> PROBLEM
Please repeat all of the listing exactly.

> COLLECTED DATA

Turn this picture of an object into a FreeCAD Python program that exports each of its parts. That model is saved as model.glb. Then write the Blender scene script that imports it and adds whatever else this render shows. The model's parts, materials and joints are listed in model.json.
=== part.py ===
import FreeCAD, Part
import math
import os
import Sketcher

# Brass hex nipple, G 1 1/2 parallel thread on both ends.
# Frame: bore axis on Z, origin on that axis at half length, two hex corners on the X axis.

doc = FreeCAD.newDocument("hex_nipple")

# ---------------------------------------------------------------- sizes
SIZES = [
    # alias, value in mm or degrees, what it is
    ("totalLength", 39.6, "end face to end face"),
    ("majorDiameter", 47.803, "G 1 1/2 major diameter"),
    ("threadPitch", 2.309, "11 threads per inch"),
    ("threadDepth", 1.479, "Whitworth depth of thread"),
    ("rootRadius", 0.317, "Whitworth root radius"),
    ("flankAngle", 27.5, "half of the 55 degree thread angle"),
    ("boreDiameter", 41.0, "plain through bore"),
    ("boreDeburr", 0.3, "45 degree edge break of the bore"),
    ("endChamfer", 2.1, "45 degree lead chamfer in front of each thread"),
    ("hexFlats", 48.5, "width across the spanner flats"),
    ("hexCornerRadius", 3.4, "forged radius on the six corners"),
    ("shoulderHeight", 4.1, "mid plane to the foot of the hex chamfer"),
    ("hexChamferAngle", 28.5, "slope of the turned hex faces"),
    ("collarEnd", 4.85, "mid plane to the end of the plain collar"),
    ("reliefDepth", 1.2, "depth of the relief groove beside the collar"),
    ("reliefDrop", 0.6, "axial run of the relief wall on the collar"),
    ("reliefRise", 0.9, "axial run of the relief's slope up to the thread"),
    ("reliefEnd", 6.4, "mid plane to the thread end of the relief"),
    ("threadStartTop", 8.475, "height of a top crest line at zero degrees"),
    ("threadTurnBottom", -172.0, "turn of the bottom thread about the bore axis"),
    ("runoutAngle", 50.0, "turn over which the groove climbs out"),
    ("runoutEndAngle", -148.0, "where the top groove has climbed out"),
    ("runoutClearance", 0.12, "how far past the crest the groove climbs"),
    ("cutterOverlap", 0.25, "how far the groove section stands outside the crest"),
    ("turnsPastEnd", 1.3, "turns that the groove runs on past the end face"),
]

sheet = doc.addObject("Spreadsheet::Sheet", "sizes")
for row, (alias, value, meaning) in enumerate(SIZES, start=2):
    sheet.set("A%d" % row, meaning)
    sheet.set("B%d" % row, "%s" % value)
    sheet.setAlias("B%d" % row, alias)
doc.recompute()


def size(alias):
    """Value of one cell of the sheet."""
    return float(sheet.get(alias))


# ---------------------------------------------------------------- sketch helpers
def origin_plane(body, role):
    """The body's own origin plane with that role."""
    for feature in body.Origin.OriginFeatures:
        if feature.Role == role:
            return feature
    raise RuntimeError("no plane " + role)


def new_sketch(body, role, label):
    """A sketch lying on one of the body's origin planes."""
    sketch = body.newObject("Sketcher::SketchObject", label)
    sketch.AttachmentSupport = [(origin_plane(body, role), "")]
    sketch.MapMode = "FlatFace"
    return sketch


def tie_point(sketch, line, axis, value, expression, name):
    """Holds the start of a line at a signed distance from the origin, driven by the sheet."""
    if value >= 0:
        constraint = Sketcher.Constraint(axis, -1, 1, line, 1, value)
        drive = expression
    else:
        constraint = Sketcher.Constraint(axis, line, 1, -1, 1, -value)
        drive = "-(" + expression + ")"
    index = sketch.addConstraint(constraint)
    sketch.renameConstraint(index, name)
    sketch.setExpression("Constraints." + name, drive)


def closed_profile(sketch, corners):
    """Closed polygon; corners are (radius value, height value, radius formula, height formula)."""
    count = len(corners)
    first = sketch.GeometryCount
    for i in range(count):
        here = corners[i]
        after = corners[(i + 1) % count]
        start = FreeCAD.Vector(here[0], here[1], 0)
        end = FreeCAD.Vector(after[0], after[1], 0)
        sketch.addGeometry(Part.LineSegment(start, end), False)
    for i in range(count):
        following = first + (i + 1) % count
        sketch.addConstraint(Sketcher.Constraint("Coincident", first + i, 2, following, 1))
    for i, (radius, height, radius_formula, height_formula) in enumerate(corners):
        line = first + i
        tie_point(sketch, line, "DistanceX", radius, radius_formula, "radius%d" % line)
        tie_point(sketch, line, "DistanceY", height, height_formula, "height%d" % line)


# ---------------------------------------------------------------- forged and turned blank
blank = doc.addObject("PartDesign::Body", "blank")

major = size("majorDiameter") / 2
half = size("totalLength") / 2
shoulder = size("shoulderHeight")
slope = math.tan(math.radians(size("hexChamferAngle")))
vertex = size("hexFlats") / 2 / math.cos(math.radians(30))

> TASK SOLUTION
Turn this picture of an object into a FreeCAD Python program that exports each of its parts. That model is saved as model.glb. Then write the Blender scene script that imports it and adds whatever else this render shows. The model's parts, materials and joints are listed in model.json.
=== part.py ===
import FreeCAD, Part
import math
import os
import Sketcher

# Brass hex nipple, G 1 1/2 parallel thread on both ends.
# Frame: bore axis on Z, origin on that axis at half length, two hex corners on the X axis.

doc = FreeCAD.newDocument("hex_nipple")

# ---------------------------------------------------------------- sizes
SIZES = [
    # alias, value in mm or degrees, what it is
    ("totalLength", 39.6, "end face to end face"),
    ("majorDiameter", 47.803, "G 1 1/2 major diameter"),
    ("threadPitch", 2.309, "11 threads per inch"),
    ("threadDepth", 1.479, "Whitworth depth of thread"),
    ("rootRadius", 0.317, "Whitworth root radius"),
    ("flankAngle", 27.5, "half of the 55 degree thread angle"),
    ("boreDiameter", 41.0, "plain through bore"),
    ("boreDeburr", 0.3, "45 degree edge break of the bore"),
    ("endChamfer", 2.1, "45 degree lead chamfer in front of each thread"),
    ("hexFlats", 48.5, "width across the spanner flats"),
    ("hexCornerRadius", 3.4, "forged radius on the six corners"),
    ("shoulderHeight", 4.1, "mid plane to the foot of the hex chamfer"),
    ("hexChamferAngle", 28.5, "slope of the turned hex faces"),
    ("collarEnd", 4.85, "mid plane to the end of the plain collar"),
    ("reliefDepth", 1.2, "depth of the relief groove beside the collar"),
    ("reliefDrop", 0.6, "axial run of the relief wall on the collar"),
    ("reliefRise", 0.9, "axial run of the relief's slope up to the thread"),
    ("reliefEnd", 6.4, "mid plane to the thread end of the relief"),
    ("threadStartTop", 8.475, "height of a top crest line at zero degrees"),
    ("threadTurnBottom", -172.0, "turn of the bottom thread about the bore axis"),
    ("runoutAngle", 50.0, "turn over which the groove climbs out"),
    ("runoutEndAngle", -148.0, "where the top groove has climbed out"),
    ("runoutClearance", 0.12, "how far past the crest the groove climbs"),
    ("cutterOverlap", 0.25, "how far the groove section stands outside the crest"),
    ("turnsPastEnd", 1.3, "turns that the groove runs on past the end face"),
]

sheet = doc.addObject("Spreadsheet::Sheet", "sizes")
for row, (alias, value, meaning) in enumerate(SIZES, start=2):
    sheet.set("A%d" % row, meaning)
    sheet.set("B%d" % row, "%s" % value)
    sheet.setAlias("B%d" % row, alias)
doc.recompute()


def size(alias):
    """Value of one cell of the sheet."""
    return float(sheet.get(alias))


# ---------------------------------------------------------------- sketch helpers
def origin_plane(body, role):
    """The body's own origin plane with that role."""
    for feature in body.Origin.OriginFeatures:
        if feature.Role == role:
            return feature
    raise RuntimeError("no plane " + role)


def new_sketch(body, role, label):
    """A sketch lying on one of the body's origin planes."""
    sketch = body.newObject("Sketcher::SketchObject", label)
    sketch.AttachmentSupport = [(origin_plane(body, role), "")]
    sketch.MapMode = "FlatFace"
    return sketch


def tie_point(sketch, line, axis, value, expression, name):
    """Holds the start of a line at a signed distance from the origin, driven by the sheet."""
    if value >= 0:
        constraint = Sketcher.Constraint(axis, -1, 1, line, 1, value)
        drive = expression
    else:
        constraint = Sketcher.Constraint(axis, line, 1, -1, 1, -value)
        drive = "-(" + expression + ")"
    index = sketch.addConstraint(constraint)
    sketch.renameConstraint(index, name)
    sketch.setExpression("Constraints." + name, drive)


def closed_profile(sketch, corners):
    """Closed polygon; corners are (radius value, height value, radius formula, height formula)."""
    count = len(corners)
    first = sketch.GeometryCount
    for i in range(count):
        here = corners[i]
        after = corners[(i + 1) % count]
        start = FreeCAD.Vector(here[0], here[1], 0)
        end = FreeCAD.Vector(after[0], after[1], 0)
        sketch.addGeometry(Part.LineSegment(start, end), False)
    for i in range(count):
        following = first + (i + 1) % count
        sketch.addConstraint(Sketcher.Constraint("Coincident", first + i, 2, following, 1))
    for i, (radius, height, radius_formula, height_formula) in enumerate(corners):
        line = first + i
        tie_point(sketch, line, "DistanceX", radius, radius_formula, "radius%d" % line)
        tie_point(sketch, line, "DistanceY", height, height_formula, "height%d" % line)


# ---------------------------------------------------------------- forged and turned blank
blank = doc.addObject("PartDesign::Body", "blank")

major = size("majorDiameter") / 2
half = size("totalLength") / 2
shoulder = size("shoulderHeight")
slope = math.tan(math.radians(size("hexChamferAngle")))
vertex = size("hexFlats") / 2 / math.cos(math.radians(30))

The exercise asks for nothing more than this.